Supplied data
**********

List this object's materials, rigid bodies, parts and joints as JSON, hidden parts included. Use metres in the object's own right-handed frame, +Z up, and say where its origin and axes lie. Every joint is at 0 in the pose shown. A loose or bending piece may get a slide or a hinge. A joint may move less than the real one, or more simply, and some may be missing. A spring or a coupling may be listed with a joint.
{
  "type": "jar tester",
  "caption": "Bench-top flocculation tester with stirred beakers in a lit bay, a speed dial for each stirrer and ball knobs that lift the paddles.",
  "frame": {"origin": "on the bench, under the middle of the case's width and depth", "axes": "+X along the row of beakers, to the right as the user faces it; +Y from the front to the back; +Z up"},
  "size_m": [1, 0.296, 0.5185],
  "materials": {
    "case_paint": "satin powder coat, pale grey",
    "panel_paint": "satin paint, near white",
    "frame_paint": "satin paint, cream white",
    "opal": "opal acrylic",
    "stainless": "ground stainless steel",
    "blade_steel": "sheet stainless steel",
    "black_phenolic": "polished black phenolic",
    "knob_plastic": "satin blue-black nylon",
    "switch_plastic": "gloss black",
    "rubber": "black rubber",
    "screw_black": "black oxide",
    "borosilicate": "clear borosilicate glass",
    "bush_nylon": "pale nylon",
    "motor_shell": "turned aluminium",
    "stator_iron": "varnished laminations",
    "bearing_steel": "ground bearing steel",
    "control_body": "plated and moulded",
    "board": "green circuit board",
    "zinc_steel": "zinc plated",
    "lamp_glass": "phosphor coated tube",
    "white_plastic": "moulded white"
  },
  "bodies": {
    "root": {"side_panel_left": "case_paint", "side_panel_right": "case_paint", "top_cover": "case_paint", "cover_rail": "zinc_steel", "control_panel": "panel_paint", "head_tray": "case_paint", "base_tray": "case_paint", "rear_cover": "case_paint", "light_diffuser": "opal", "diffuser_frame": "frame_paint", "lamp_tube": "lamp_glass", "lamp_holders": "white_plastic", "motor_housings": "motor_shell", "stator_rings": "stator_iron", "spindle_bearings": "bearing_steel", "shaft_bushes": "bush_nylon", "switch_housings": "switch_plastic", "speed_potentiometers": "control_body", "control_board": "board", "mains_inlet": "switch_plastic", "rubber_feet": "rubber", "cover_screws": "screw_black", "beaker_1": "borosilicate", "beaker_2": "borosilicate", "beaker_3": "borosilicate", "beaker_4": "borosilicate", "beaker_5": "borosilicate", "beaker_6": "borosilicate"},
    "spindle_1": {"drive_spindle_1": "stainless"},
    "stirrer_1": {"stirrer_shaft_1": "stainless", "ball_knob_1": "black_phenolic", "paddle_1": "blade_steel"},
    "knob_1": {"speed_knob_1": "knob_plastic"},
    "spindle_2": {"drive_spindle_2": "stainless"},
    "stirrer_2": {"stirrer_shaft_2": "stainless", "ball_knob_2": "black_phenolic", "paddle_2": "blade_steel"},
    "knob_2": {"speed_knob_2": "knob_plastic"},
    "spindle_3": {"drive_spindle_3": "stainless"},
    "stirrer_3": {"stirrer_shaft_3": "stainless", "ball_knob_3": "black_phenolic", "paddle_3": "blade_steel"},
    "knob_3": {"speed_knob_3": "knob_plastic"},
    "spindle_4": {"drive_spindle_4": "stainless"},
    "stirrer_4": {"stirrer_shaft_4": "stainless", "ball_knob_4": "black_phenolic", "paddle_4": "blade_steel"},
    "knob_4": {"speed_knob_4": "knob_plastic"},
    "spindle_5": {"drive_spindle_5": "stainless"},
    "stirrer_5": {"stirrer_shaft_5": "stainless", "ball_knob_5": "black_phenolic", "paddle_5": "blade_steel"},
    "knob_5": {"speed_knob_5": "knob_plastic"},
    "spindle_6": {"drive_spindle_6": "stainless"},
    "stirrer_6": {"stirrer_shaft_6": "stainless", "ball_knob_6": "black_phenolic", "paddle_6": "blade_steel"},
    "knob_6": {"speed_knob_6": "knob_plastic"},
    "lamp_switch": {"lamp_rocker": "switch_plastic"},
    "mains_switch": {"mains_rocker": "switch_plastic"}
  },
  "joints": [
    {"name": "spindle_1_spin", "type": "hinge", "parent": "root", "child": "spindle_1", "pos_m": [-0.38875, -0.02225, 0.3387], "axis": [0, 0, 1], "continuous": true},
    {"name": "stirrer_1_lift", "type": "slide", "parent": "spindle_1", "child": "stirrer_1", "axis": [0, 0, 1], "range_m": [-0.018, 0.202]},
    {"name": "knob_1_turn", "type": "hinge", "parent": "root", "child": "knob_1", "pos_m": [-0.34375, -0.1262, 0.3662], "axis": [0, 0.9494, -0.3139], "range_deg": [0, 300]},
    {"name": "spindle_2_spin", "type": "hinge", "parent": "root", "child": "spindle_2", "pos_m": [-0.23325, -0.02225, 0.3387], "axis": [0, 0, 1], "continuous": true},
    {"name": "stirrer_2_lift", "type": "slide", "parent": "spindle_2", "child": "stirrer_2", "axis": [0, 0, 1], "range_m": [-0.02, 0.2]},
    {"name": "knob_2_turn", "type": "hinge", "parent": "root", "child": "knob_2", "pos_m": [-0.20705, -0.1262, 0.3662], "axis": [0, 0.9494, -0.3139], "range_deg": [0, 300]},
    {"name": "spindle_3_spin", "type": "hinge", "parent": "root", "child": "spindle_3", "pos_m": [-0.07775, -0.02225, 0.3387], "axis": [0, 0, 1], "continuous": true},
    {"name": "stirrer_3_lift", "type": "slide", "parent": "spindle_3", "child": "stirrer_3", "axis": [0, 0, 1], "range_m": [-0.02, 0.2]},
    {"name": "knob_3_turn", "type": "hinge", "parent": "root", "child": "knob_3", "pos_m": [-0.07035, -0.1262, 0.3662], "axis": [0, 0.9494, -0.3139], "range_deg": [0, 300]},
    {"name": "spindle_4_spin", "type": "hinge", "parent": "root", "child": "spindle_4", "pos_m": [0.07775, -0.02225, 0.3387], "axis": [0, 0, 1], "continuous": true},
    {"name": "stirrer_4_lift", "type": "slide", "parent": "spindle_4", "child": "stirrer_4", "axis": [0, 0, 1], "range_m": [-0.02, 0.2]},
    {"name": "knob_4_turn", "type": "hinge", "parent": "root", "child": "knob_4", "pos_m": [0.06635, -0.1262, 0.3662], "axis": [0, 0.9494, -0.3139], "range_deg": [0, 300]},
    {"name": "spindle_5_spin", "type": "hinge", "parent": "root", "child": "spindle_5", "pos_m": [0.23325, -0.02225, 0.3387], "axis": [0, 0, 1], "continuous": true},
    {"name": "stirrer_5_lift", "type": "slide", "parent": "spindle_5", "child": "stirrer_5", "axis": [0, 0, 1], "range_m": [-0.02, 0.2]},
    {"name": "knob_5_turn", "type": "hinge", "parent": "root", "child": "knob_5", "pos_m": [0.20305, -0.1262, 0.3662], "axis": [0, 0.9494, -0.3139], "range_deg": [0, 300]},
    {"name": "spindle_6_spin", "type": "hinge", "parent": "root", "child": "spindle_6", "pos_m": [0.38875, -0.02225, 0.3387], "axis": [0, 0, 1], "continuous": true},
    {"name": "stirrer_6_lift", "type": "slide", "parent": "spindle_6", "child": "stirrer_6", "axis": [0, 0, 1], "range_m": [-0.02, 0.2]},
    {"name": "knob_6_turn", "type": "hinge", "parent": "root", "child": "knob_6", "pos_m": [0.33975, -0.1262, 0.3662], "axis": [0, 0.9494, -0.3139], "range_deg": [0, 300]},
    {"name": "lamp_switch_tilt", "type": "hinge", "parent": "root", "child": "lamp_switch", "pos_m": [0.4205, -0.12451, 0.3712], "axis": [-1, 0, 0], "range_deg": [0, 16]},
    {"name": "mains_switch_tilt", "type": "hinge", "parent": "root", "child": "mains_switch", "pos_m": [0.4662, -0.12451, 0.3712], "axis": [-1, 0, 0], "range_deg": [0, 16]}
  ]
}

**********

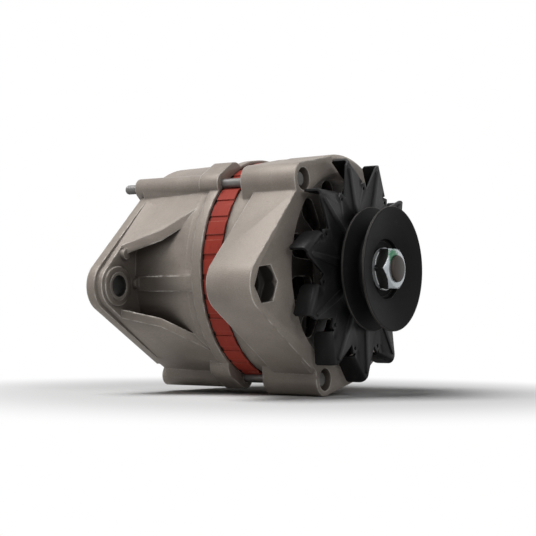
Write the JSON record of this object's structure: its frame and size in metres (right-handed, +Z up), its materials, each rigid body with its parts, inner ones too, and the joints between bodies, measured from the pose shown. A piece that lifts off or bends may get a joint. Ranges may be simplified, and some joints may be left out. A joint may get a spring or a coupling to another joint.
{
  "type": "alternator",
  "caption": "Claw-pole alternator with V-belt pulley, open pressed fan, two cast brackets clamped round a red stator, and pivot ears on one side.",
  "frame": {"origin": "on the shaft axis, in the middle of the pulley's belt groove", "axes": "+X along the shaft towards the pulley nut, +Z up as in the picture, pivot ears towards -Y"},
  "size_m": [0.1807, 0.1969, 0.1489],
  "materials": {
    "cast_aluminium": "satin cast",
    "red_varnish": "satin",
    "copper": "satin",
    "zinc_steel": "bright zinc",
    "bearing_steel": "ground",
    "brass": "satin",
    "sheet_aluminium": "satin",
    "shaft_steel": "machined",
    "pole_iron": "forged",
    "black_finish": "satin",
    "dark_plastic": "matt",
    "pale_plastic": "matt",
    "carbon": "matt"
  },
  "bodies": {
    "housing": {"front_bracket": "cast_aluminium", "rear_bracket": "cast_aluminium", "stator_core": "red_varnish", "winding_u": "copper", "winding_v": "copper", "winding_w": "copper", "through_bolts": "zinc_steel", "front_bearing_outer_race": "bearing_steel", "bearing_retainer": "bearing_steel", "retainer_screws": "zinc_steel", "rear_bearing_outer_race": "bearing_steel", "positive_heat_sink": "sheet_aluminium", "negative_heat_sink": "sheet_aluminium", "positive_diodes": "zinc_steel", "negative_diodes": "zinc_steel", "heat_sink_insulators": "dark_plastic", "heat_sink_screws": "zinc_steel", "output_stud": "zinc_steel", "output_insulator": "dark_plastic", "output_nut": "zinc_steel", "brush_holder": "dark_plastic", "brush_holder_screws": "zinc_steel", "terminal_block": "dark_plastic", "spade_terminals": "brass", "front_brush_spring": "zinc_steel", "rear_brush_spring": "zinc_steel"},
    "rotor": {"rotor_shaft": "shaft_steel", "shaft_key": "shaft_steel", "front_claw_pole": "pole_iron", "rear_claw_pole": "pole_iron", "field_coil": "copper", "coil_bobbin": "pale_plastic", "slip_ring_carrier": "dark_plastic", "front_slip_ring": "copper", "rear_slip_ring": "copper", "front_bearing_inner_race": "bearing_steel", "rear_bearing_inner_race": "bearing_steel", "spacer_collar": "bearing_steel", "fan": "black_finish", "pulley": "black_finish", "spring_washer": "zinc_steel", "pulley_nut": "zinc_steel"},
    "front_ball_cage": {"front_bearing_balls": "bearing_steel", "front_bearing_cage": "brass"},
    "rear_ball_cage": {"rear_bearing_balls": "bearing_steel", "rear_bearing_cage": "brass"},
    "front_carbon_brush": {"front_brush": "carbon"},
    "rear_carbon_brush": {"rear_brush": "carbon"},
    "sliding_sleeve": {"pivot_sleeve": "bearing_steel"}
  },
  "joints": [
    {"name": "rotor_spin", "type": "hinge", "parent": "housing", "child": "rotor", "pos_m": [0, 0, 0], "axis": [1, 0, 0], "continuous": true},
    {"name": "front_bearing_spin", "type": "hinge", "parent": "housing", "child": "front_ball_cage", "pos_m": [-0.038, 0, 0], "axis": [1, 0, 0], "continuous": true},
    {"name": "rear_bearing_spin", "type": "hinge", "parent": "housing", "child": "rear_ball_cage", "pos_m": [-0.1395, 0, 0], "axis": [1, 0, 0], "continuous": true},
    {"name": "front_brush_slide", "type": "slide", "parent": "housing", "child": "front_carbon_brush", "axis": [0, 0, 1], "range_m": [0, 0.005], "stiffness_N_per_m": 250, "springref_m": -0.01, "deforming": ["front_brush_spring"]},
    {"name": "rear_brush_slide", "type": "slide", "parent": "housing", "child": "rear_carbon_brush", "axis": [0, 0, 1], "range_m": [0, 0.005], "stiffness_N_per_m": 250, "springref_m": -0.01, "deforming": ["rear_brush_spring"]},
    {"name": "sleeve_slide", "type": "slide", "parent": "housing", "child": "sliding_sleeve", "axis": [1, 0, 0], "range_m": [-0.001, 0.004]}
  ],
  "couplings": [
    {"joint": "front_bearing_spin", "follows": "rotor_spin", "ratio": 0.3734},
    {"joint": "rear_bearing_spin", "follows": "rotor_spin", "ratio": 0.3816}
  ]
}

**********

Task to carry out
Identify the lines of the entries containing the string "origin". Copy each such line.

Task result
List this object's materials, rigid bodies, parts and joints as JSON, hidden parts included. Use metres in the object's own right-handed frame, +Z up, and say where its origin and axes lie. Every joint is at 0 in the pose shown. A loose or bending piece may get a slide or a hinge. A joint may move less than the real one, or more simply, and some may be missing. A spring or a coupling may be listed with a joint.
  "frame": {"origin": "on the bench, under the middle of the case's width and depth", "axes": "+X along the row of beakers, to the right as the user faces it; +Y from the front to the back; +Z up"},
  "frame": {"origin": "on the shaft axis, in the middle of the pulley's belt groove", "axes": "+X along the shaft towards the pulley nut, +Z up as in the picture, pivot ears towards -Y"},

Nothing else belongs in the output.